Methodology	Observation Modalities	Action Space	Task Success (%)	Notable Force Metrics	Reference
FARM (Diffusion, IL)	Vision, pose, high-dim tactile	Δpose, grip width, F_z	Plant: 95, Grape: 95, Screw: 100	W₁ (N, Screw): 0.75 (FARM vs. 5.05 V-only)	(Helmut et al., 15 Oct 2025)
ManipForce (FMT, IL)	RGB (30Hz), F/T (200Hz)	SE(3) pose increments	Mean: 83 (vs 22 RGB only)	F/T freq→Success: 30Hz: 40%, 200Hz: 95%	(Lee et al., 23 Sep 2025)
UniForce (Zero-Shot VTLA)	Vision, tactile (multi-sensor)	Task-dependent	Wiping: 60 (V+uSkin)	Zero-shot F_est: R² up to 0.83	(Chen et al., 1 Feb 2026)
Paper Wrapping (START+RL)	Vision, force, proprio, sub-ID	Pose, rotation, gripper (EE)	Wrapping: 97.3	No force→115% mean force overshoot	(Ali et al., 5 Nov 2025)
Legged RL (Dist. Aware)	Proprio, ext. torque estimate	[q^ref, τ_ff], Δτ (DAAC)	Go2: 100 (payload), 80 SR (10kg impact)	≤0.25m/s ATE under push	(Zhang et al., 31 May 2025)
Non-sensor RL (Unified)	Joint-state, history (32)	Joint residuals (pose/vel.)	39.5% gain vs. position only	Force err.: ≲10N (sim2real)	(Zhi et al., 27 May 2025)
Policy with force curriculum	Vision, force	Joint targets	FACTR: 87.5 (vs. 61 BSL)	p<0.01 abs. improvement	(Liu et al., 24 Feb 2025)

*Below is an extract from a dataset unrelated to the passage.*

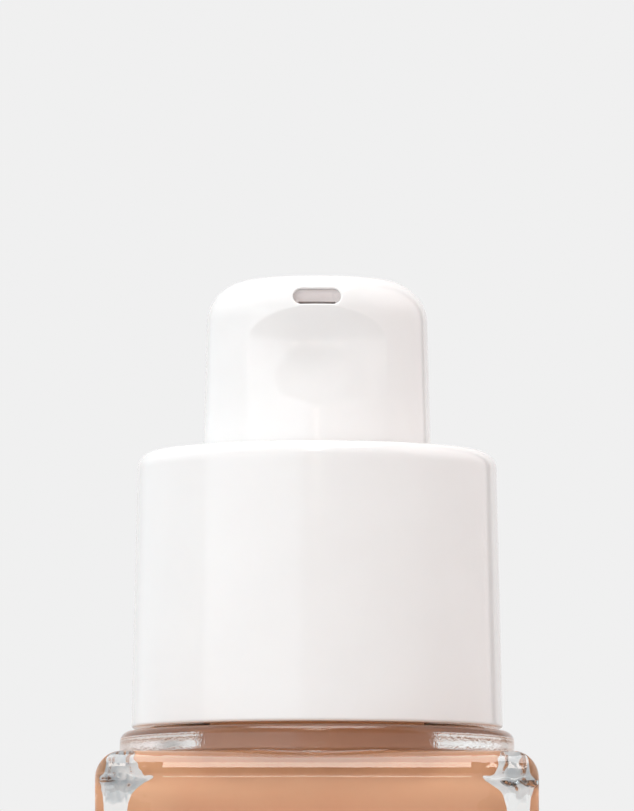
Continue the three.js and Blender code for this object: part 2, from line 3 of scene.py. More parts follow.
import bpy
import numpy as np
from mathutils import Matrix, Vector


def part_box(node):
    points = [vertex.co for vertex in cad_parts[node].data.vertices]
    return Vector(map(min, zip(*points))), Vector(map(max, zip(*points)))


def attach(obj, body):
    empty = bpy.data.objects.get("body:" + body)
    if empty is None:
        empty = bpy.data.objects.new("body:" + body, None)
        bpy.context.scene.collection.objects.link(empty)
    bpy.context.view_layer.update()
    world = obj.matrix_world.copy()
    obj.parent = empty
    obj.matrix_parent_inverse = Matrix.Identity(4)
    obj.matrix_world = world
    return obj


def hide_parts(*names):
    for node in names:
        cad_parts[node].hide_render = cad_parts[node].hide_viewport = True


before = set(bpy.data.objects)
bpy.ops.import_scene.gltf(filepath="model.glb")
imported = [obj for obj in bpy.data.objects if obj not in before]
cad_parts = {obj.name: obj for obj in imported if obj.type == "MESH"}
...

Force-aware policy learning interfaces with developments in:

Sensor fusion and representation learning for highly multimodal input (e.g., image + tactile + proprioceptive data).
Sample-efficient RL and IL leveraging group symmetry, equivariance (e.g., D₈/SE(2)), and curriculum learning for rapid acquisition and generalization (Kohler et al., 2023).
Hybrid and universal retargeting for cross-embodiment transfer, as in functional force-aware demonstration retargeting to soft hands (Yoo et al., 1 Apr 2026).

These streams point toward a convergence between physically grounded, force-aware policies and large-scale, multitask robot foundation models with robust compliance and adaptation capabilities.